- _The request_
Take the material below and write it all out again exactly.

- _Data segment_
------------------------------------------------------------------------
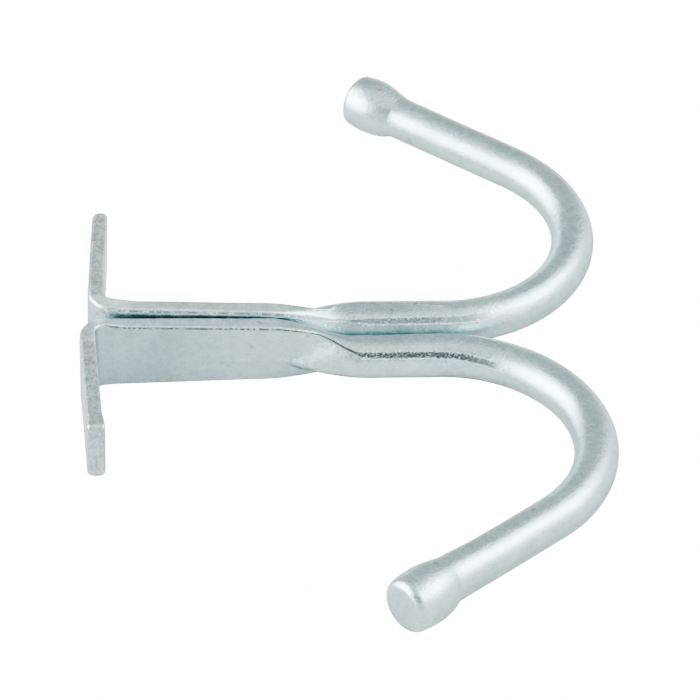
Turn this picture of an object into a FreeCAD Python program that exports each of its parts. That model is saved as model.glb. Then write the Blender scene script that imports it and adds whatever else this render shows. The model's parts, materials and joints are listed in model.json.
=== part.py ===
import FreeCAD, Part
import Sketcher
import math
import os

# A pair of forged steel lifting hooks, laid back to back on their sides.
#
# Each hook is one length of round bar. One end is upset into a knob, the bar is bent into a U,
# runs straight along the shank, is pressed flat into a strap, and the strap turns into a foot.
#
# Frame of one hook: the bend starts at the origin, on the bar's axis. X runs along the shank
# towards the U, Y is the way the U and the foot open, Z is the strap's width.
# Frame of the pair: Z up from the floor, X along the shanks, the far hook opens towards +Y.

doc = FreeCAD.newDocument("frame_grip")

# Driving dimensions, millimetres and degrees
DIMENSIONS = [
    ("bar_dia", 8.0, "round bar"),
    ("bend_radius", 26.2, "bar's axis in the U"),
    ("shank_length", 65.3, "foot's outer face to the start of the bend"),
    ("strap_front", 1.1, "strap's front face, behind the bar's axis"),
    ("heel_thickness", 2.75, "strap at the heel"),
    ("neck_thickness", 3.25, "strap where the bar starts to rise out of it"),
    ("heel_width", 13.8, "strap and foot at the heel"),
    ("neck_width", 11.9, "strap where the bar starts to rise out of it"),
    ("neck_start", 30.0, "flattening ends, before the start of the bend"),
    ("neck_end", 16.0, "bar is fully round again, before the start of the bend"),
    ("foot_thickness", 2.9, "foot plate"),
    ("foot_lean", 3.0, "foot leans towards the U"),
    ("heel_inside", 1.9, "inner radius of the heel"),
    ("heel_outside", 4.7, "outer radius of the heel"),
    ("foot_corner", 2.0, "corners of the foot's end"),
    ("knob_dia", 10.6, "upset knob"),
    ("knob_length", 10.2, "upset knob"),
    ("knob_shoulder", 3.4, "cone from the bar up to the knob"),
    ("knob_edge", 1.5, "rounding round the knob's face"),
    ("far_foot", 25.4, "bar's axis to the end of the far hook's foot"),
    ("near_foot", 27.6, "bar's axis to the end of the near hook's foot"),
    ("far_bend", 141.4, "how far the far hook's U turns"),
    ("near_bend", 140.05, "how far the near hook's U turns"),
    ("far_arm", 36.4, "end of the bend to the knob's face, far hook"),
    ("near_arm", 35.85, "end of the bend to the knob's face, near hook"),
]

sheet = doc.addObject("Spreadsheet::Sheet", "dims")
for row, (alias, value, meaning) in enumerate(DIMENSIONS, start=1):
    sheet.set(f"A{row}", str(value))
    sheet.setAlias(f"A{row}", alias)
    sheet.set(f"B{row}", meaning)
doc.recompute()

# How each hook lies at rest: where its bend starts, then yaw, pitch and roll in degrees.
# The straps are wider than the bar, so each hook lies nose down on its heel and its bend.
LIE = {
    "far_hook": (FreeCAD.Vector(0.08, -0.1, 0.0), FreeCAD.Rotation(0.0, 2.2, 0.75)),
    "near_hook": (FreeCAD.Vector(-1.47, -9.55, -0.15), FreeCAD.Rotation(-0.75, 1.2, 179.25)),
}

SPARE = 5.0  # how far a cutting outline runs past the metal
BACK_BLEND = 0.05  # strap's back stands this far behind the bar where it runs out
INSIDE = 0.1  # how far the neck's first section lies under the strap's faces


def origin_plane(body, role):
    """One of a body's own origin planes."""
    return [item for item in body.Origin.OriginFeatures if item.Role == role][0]


def new_sketch(body, name, role):
    sketch = body.newObject("Sketcher::SketchObject", name)
    sketch.AttachmentSupport = [(origin_plane(body, role), "")]
    sketch.MapMode = "FlatFace"
    return sketch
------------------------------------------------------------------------
- _Solution to this task_
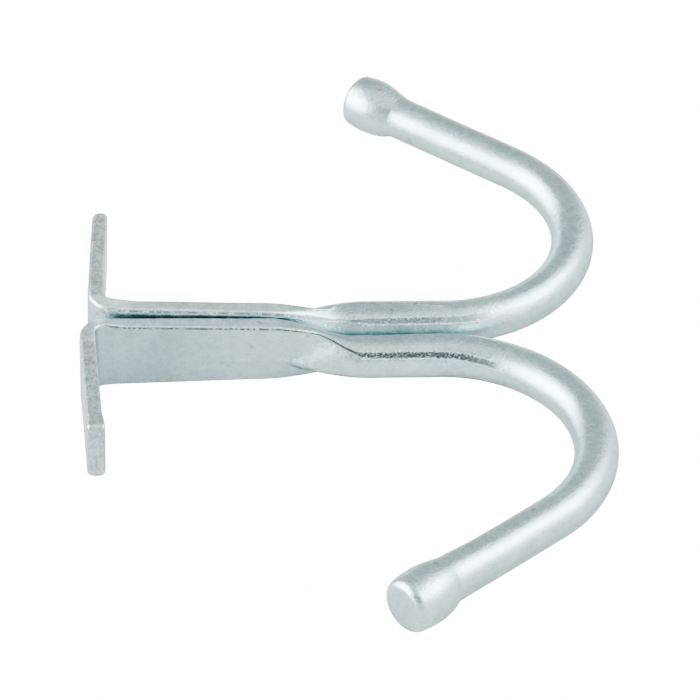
Turn this picture of an object into a FreeCAD Python program that exports each of its parts. That model is saved as model.glb. Then write the Blender scene script that imports it and adds whatever else this render shows. The model's parts, materials and joints are listed in model.json.
=== part.py ===
import FreeCAD, Part
import Sketcher
import math
import os

# A pair of forged steel lifting hooks, laid back to back on their sides.
#
# Each hook is one length of round bar. One end is upset into a knob, the bar is bent into a U,
# runs straight along the shank, is pressed flat into a strap, and the strap turns into a foot.
#
# Frame of one hook: the bend starts at the origin, on the bar's axis. X runs along the shank
# towards the U, Y is the way the U and the foot open, Z is the strap's width.
# Frame of the pair: Z up from the floor, X along the shanks, the far hook opens towards +Y.

doc = FreeCAD.newDocument("frame_grip")

# Driving dimensions, millimetres and degrees
DIMENSIONS = [
    ("bar_dia", 8.0, "round bar"),
    ("bend_radius", 26.2, "bar's axis in the U"),
    ("shank_length", 65.3, "foot's outer face to the start of the bend"),
    ("strap_front", 1.1, "strap's front face, behind the bar's axis"),
    ("heel_thickness", 2.75, "strap at the heel"),
    ("neck_thickness", 3.25, "strap where the bar starts to rise out of it"),
    ("heel_width", 13.8, "strap and foot at the heel"),
    ("neck_width", 11.9, "strap where the bar starts to rise out of it"),
    ("neck_start", 30.0, "flattening ends, before the start of the bend"),
    ("neck_end", 16.0, "bar is fully round again, before the start of the bend"),
    ("foot_thickness", 2.9, "foot plate"),
    ("foot_lean", 3.0, "foot leans towards the U"),
    ("heel_inside", 1.9, "inner radius of the heel"),
    ("heel_outside", 4.7, "outer radius of the heel"),
    ("foot_corner", 2.0, "corners of the foot's end"),
    ("knob_dia", 10.6, "upset knob"),
    ("knob_length", 10.2, "upset knob"),
    ("knob_shoulder", 3.4, "cone from the bar up to the knob"),
    ("knob_edge", 1.5, "rounding round the knob's face"),
    ("far_foot", 25.4, "bar's axis to the end of the far hook's foot"),
    ("near_foot", 27.6, "bar's axis to the end of the near hook's foot"),
    ("far_bend", 141.4, "how far the far hook's U turns"),
    ("near_bend", 140.05, "how far the near hook's U turns"),
    ("far_arm", 36.4, "end of the bend to the knob's face, far hook"),
    ("near_arm", 35.85, "end of the bend to the knob's face, near hook"),
]

sheet = doc.addObject("Spreadsheet::Sheet", "dims")
for row, (alias, value, meaning) in enumerate(DIMENSIONS, start=1):
    sheet.set(f"A{row}", str(value))
    sheet.setAlias(f"A{row}", alias)
    sheet.set(f"B{row}", meaning)
doc.recompute()

# How each hook lies at rest: where its bend starts, then yaw, pitch and roll in degrees.
# The straps are wider than the bar, so each hook lies nose down on its heel and its bend.
LIE = {
    "far_hook": (FreeCAD.Vector(0.08, -0.1, 0.0), FreeCAD.Rotation(0.0, 2.2, 0.75)),
    "near_hook": (FreeCAD.Vector(-1.47, -9.55, -0.15), FreeCAD.Rotation(-0.75, 1.2, 179.25)),
}

SPARE = 5.0  # how far a cutting outline runs past the metal
BACK_BLEND = 0.05  # strap's back stands this far behind the bar where it runs out
INSIDE = 0.1  # how far the neck's first section lies under the strap's faces


def origin_plane(body, role):
    """One of a body's own origin planes."""
    return [item for item in body.Origin.OriginFeatures if item.Role == role][0]


def new_sketch(body, name, role):
    sketch = body.newObject("Sketcher::SketchObject", name)
    sketch.AttachmentSupport = [(origin_plane(body, role), "")]
    sketch.MapMode = "FlatFace"
    return sketch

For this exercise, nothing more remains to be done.